Cold Storage: Calculate Your Energy Loss From Old Doors
October 11, 2021
Maintaining the right temperature is critical to preserving the quality of fresh foods and produce in any cold storage facility. But if you’re using traditional overhead doors, you may be experiencing significant energy loss – and the increased cooling costs that come with it.
That’s because these doors often have inefficient seals that leak refrigerated air, forcing cooling systems to work harder to keep your room at a consistent, cool temperature.
A recent study found that more than half of organizations plan to increase their investment in energy efficiency, renewable energy and smart building technology in 2021, driven by the need to reduce energy costs.
Wondering how much energy you’re wasting? Take a look and find out.

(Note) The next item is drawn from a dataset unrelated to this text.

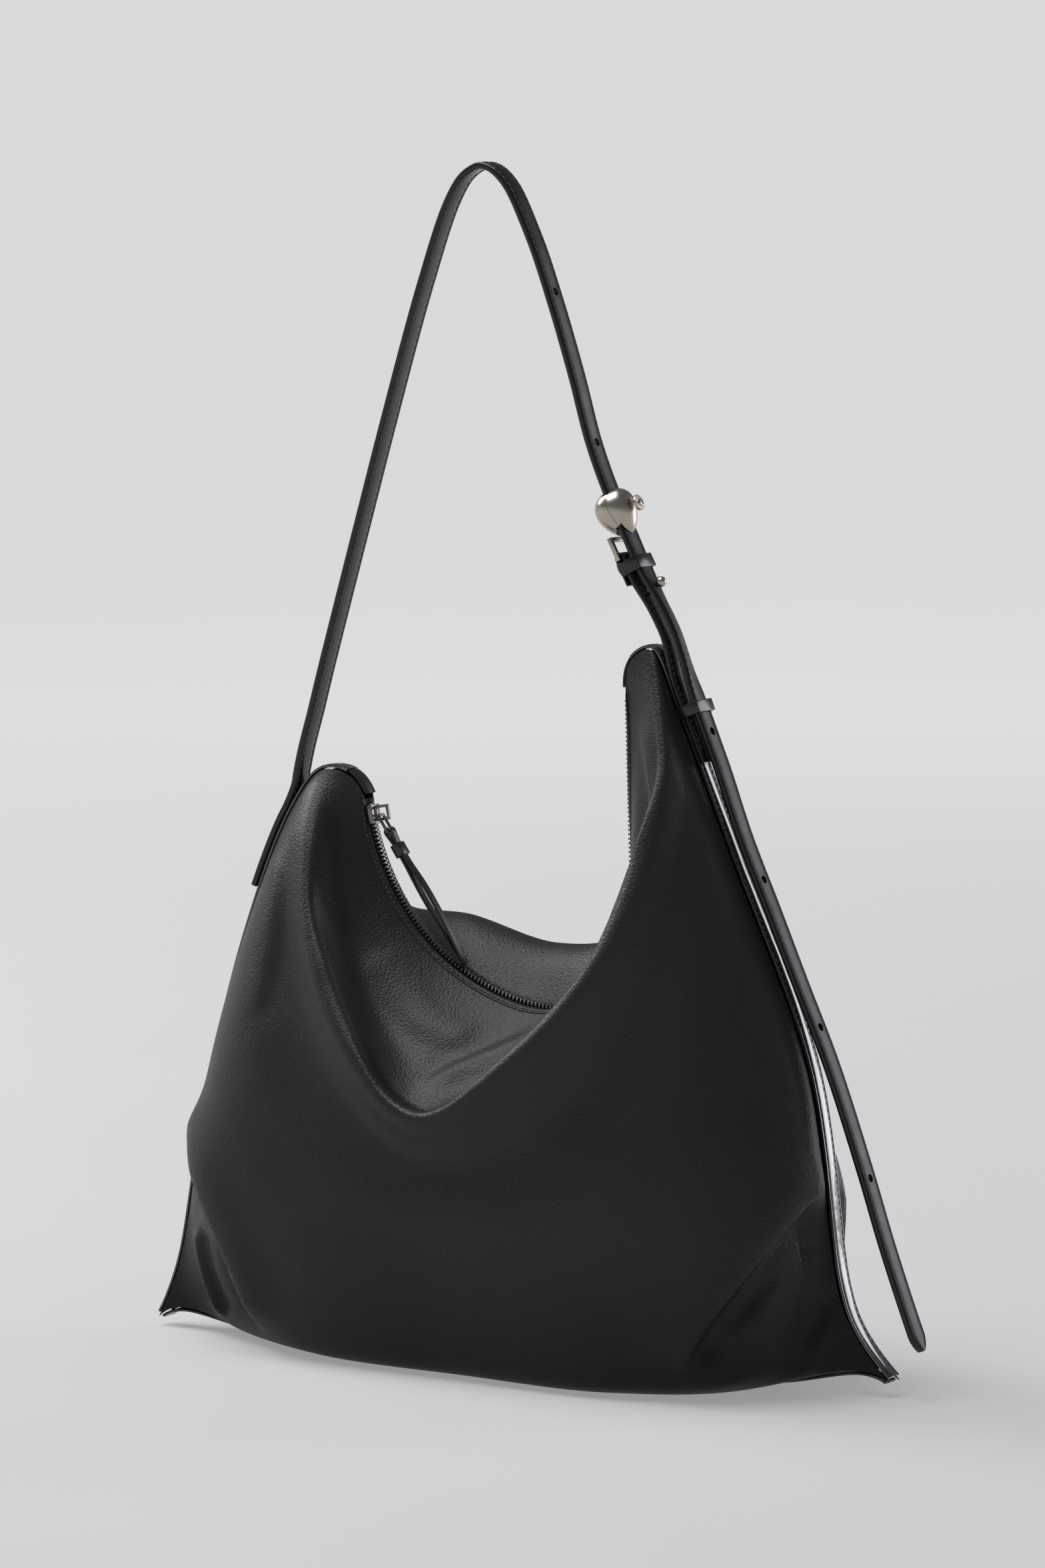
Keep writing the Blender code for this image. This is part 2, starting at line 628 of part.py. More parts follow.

Calculate your energy loss
In a cold storage facility, the cooling system’s main job is to remove heat from the air in the room. The total amount of heat that must be removed is called the “heat load,” and it comes from four sources:
- Heat Conduction (HC) - heat entering through insulated walls, ceilings and floors.

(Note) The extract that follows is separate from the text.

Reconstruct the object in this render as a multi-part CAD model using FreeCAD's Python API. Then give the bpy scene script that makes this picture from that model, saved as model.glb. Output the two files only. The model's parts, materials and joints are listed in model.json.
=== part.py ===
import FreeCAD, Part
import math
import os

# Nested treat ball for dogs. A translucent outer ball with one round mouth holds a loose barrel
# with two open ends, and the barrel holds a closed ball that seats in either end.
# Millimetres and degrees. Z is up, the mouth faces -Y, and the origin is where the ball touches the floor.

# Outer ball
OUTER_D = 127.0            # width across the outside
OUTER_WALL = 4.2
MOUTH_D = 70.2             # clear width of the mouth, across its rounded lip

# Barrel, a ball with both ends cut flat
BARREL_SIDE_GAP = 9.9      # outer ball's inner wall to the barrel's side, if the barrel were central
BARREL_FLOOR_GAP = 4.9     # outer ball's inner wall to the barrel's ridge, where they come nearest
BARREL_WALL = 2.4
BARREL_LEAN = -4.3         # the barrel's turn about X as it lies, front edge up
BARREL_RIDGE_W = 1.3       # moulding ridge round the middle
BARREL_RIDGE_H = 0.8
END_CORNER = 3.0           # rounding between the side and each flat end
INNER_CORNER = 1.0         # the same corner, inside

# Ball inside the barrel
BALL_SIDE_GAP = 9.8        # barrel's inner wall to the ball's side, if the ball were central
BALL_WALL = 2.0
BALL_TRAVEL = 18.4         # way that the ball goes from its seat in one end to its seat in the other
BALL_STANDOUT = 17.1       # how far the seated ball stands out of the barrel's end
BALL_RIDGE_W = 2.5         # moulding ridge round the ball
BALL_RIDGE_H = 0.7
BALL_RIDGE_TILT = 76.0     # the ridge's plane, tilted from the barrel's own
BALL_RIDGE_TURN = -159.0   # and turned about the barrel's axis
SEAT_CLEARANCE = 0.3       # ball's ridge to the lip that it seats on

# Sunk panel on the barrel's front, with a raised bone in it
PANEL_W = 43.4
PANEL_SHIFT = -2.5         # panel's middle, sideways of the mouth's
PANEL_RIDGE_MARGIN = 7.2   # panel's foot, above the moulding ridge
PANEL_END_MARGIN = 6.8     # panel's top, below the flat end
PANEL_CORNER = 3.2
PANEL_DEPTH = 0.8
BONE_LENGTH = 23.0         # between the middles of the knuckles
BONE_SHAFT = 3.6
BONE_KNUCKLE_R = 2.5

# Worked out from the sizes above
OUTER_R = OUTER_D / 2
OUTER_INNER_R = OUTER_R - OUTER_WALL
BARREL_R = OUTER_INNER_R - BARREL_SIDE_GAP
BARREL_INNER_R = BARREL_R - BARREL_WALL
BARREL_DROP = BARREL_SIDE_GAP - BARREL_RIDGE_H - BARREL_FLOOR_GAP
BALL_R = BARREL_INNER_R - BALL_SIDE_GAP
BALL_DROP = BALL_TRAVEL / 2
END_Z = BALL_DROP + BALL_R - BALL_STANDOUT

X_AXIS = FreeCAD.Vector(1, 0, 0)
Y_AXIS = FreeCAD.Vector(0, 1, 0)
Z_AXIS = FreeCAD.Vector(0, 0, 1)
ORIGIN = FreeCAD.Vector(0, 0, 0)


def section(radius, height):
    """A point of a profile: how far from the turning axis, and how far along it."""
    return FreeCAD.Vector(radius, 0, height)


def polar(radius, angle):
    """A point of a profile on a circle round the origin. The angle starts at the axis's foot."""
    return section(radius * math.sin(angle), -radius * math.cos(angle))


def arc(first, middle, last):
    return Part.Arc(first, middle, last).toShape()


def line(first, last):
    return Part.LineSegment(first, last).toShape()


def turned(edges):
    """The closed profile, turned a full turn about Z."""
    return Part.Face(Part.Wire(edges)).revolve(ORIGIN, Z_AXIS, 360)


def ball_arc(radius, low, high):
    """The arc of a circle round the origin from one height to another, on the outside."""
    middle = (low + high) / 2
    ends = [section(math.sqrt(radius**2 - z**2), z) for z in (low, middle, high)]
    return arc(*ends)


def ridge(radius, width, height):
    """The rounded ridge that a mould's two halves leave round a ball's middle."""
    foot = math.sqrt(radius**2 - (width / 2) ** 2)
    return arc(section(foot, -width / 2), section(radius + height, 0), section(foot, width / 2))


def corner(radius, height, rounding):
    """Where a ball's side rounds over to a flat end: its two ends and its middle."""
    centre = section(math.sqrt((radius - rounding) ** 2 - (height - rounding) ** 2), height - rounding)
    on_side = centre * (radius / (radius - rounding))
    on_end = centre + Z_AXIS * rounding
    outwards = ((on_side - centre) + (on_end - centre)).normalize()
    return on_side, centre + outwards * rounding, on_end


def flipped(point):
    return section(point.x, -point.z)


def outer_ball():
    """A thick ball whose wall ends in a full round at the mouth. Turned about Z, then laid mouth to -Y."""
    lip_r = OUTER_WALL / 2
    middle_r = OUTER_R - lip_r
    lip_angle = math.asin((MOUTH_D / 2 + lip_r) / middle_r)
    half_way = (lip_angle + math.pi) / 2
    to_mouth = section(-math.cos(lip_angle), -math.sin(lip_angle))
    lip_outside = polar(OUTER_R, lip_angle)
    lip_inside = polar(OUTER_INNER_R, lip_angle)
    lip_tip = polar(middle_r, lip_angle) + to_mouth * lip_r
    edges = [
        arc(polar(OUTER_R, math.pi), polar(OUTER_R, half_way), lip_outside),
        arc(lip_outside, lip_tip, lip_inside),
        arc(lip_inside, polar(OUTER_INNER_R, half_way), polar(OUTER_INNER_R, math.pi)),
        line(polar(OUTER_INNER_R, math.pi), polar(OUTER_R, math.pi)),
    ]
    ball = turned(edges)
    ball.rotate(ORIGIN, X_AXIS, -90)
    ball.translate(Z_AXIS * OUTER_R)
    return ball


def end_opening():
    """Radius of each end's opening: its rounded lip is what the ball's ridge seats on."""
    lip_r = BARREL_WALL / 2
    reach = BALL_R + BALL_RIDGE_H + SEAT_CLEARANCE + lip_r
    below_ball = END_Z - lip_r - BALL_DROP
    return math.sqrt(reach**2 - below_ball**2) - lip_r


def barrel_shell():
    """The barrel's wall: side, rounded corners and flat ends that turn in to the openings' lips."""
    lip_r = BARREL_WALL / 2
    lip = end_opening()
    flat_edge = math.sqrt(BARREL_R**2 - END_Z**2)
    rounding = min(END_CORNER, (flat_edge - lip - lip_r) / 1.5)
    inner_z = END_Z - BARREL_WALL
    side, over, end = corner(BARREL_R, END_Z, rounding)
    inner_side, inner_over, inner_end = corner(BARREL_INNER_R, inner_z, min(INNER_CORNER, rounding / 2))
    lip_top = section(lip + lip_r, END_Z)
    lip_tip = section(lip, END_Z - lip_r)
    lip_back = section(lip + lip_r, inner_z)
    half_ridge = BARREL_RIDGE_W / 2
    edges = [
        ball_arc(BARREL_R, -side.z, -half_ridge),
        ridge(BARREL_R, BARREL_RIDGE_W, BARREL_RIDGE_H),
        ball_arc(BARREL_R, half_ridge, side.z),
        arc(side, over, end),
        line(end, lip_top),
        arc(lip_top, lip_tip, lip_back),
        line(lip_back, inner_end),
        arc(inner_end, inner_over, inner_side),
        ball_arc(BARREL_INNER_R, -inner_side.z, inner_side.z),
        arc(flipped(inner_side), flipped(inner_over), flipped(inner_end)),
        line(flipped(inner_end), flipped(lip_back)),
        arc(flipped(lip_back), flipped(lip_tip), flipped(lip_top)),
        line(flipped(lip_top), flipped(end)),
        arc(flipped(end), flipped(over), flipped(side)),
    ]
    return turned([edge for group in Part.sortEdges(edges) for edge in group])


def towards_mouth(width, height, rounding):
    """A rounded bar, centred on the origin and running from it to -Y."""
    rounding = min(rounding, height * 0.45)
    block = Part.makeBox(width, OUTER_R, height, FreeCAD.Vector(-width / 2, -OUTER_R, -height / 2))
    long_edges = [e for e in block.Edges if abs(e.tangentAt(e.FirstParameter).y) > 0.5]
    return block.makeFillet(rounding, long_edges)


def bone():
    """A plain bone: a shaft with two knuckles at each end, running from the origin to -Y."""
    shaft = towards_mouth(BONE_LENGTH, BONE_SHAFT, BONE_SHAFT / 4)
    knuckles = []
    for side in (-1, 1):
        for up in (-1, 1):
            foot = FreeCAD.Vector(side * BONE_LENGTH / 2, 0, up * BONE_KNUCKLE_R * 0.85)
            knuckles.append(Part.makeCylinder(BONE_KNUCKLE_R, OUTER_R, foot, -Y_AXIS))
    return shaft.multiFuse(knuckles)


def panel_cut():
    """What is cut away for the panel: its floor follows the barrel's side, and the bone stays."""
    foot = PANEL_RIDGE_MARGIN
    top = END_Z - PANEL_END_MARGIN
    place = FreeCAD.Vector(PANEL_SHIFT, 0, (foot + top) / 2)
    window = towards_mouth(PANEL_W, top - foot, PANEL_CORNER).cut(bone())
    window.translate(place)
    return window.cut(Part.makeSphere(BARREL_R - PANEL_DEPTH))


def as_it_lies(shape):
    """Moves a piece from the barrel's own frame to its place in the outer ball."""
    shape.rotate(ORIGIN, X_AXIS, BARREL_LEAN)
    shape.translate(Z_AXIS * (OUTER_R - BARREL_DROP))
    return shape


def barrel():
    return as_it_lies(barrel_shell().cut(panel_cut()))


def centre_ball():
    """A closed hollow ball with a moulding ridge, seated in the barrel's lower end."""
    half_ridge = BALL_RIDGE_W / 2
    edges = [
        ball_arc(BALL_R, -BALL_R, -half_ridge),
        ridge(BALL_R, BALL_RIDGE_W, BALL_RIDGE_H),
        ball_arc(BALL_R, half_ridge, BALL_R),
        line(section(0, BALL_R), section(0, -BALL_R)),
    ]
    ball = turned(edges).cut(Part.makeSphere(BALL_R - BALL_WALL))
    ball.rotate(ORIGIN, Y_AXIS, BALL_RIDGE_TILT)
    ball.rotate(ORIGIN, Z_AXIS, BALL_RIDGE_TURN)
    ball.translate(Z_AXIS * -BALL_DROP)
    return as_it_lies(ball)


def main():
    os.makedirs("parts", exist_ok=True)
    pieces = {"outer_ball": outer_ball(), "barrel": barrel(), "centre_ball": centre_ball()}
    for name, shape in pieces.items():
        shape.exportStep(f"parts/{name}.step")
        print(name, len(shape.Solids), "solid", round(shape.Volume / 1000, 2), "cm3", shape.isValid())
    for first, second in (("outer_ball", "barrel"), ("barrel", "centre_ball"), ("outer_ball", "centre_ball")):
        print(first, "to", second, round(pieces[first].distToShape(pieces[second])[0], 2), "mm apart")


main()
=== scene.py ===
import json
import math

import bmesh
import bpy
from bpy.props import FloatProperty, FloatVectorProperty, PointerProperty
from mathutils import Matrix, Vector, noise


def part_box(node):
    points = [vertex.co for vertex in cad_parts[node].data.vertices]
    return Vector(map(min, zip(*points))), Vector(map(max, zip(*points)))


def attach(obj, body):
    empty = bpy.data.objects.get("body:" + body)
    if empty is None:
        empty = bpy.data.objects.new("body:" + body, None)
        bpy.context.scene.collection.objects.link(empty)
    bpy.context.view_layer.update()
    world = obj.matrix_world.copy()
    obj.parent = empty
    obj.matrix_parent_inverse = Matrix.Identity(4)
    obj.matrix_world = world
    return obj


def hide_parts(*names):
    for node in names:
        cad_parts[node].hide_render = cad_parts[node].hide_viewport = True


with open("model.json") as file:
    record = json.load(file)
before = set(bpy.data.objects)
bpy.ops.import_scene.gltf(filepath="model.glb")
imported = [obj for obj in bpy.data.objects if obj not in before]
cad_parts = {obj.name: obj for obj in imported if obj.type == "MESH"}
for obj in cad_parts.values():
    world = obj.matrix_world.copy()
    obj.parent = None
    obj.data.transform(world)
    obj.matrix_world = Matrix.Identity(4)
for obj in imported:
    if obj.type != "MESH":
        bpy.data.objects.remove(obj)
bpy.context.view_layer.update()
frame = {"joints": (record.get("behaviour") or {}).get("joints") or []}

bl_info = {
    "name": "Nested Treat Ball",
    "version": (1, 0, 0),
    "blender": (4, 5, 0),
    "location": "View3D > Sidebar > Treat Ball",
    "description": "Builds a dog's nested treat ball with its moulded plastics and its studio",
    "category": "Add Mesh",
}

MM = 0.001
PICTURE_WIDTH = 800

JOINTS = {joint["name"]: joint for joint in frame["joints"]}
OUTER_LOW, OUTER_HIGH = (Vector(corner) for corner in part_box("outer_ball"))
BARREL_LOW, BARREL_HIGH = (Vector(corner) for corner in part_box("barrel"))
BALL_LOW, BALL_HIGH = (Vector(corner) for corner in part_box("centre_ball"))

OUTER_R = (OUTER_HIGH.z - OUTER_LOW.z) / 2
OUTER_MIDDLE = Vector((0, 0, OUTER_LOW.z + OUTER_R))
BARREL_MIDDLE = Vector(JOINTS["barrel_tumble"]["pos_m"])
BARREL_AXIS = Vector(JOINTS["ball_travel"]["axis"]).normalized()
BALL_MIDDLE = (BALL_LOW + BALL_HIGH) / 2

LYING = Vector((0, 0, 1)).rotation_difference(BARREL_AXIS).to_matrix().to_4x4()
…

- Field Heat (FH) - heat that leaves produce as it cools to the storage temperature.
- Heat of Respiration (HR) - heat generated by produce as a natural byproduct of its respiration.
- Service Load (SL) - heat from lights, equipment and people, heat from warm air when the door is opened, and heat that enters by air infiltration past faulty door gaskets and through other cracks.

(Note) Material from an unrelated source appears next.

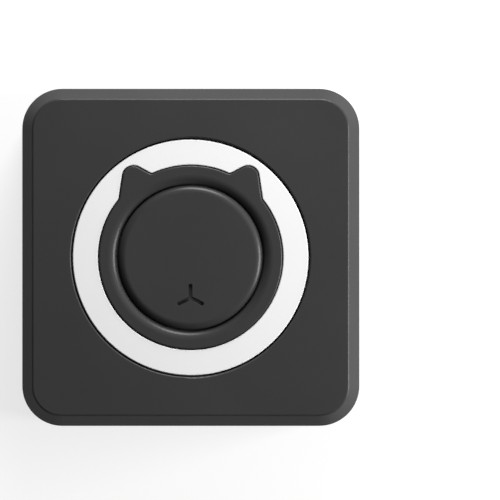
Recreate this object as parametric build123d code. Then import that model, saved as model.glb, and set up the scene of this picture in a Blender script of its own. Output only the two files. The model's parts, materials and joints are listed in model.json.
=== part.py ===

The total heat load in a cold storage facility is the sum of all four of these heat sources.
A poorly insulated door contributes to the heat acquired from the service load, which is estimated to be 10% of the heat from the other three sources in a cold storage facility. Calculating the service load can help you understand how much energy you’re wasting through inefficient traditional doors.
To calculate service load, use this equation:
0.10 x (HC + Hourly FH + HR) = SL Btu/hr
See this example of calculating service load for apples in a cooling facility.
Benefits of high-performance doors in cold storage facilities
When it comes to energy management and productivity, doors are sometimes overlooked as an opportunity for improvement. High-performance doors can help prevent the infiltration of warm air into food storage areas and reduce energy loss through service load.
Significant energy savings. At a major food production and distribution facility in suburban Chicago, high-speed doors have reduced energy consumption by 40%. They also minimized operating time on the refrigeration system for longer life because it didn’t need to work as hard to compensate for energy losses.
Less air exchange. Specially designed seals on the sides and bottom of high-performance doors form a tight, energy-efficient seal when they are closed. This protects against air exchange between cooled areas and warmer areas. Effective seals also save you money by ensuring that your building’s HVAC system doesn’t have to work as hard to maintain the cooler at a constant cool temperature.
Minimal energy loss. High-performance doors are manufactured with energy-efficient materials, such as insulated panels, that have a high R-value. This thermal feature helps them minimize energy loss when they’re closed.
Fast opening and closing speeds. Because high-speed doors can have an opening speed of up to 100 inches per second or more, air infiltration into refrigerated and frozen food processing and storage areas is kept to a minimum.
Rytec high-performance doors help increase productivity, reduce energy costs, and improve traffic flow and safety in cold storage facilities. For even more information on cold storage doors download our newly updated 2nd edition eBook, Knock Temperature Differentials Out Cold - Selecting the Right Cold Storage Door here.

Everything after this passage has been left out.